Hello i am reading an article in topcoder and it says

"When executing shift instructions for a << b, the x86 architecture uses only the bottom 5 bits of b (6 for 64-bit integers). This means that shifting left (or right) by 32 does nothing, rather than clearing all the bits. "

He means that you can shift at most with 31?

Thanks

"When executing shift instructions for a << b, the x86 architecture uses only the bottom 5 bits of b (6 for 64-bit integers).
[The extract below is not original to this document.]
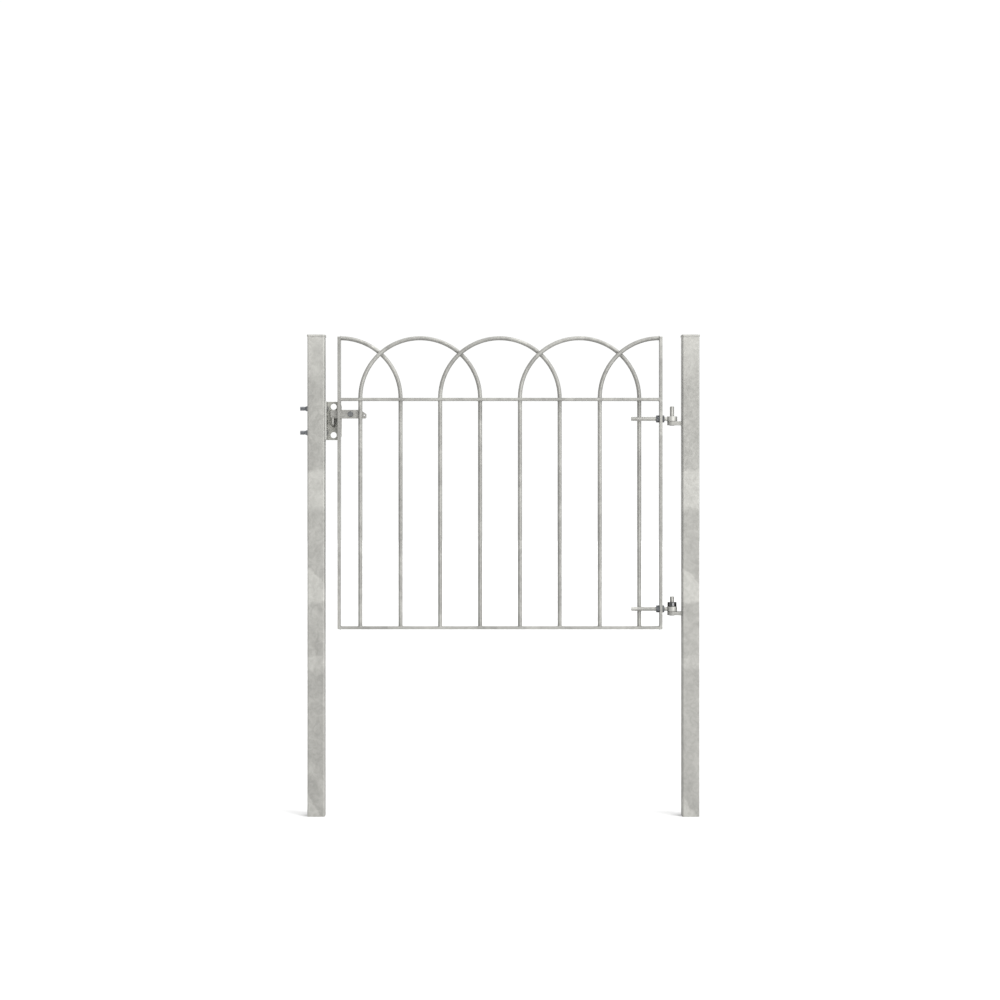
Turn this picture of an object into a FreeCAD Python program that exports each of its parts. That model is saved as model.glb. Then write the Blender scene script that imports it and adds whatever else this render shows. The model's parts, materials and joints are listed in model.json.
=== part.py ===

This means that shifting left (or right) by 32 does nothing, rather than clearing all the bits. "

He means that you can shift at most with 31?

Thanks

The C++ a << b is not defined as "execute the CPU instruction SHL", what that article says is irrelevant.

It is defined as "calculate a*2^{b}" and, for unsigned types, if the result does not fit the result type, "reduce the result modulo maximum value of the return type plus 1"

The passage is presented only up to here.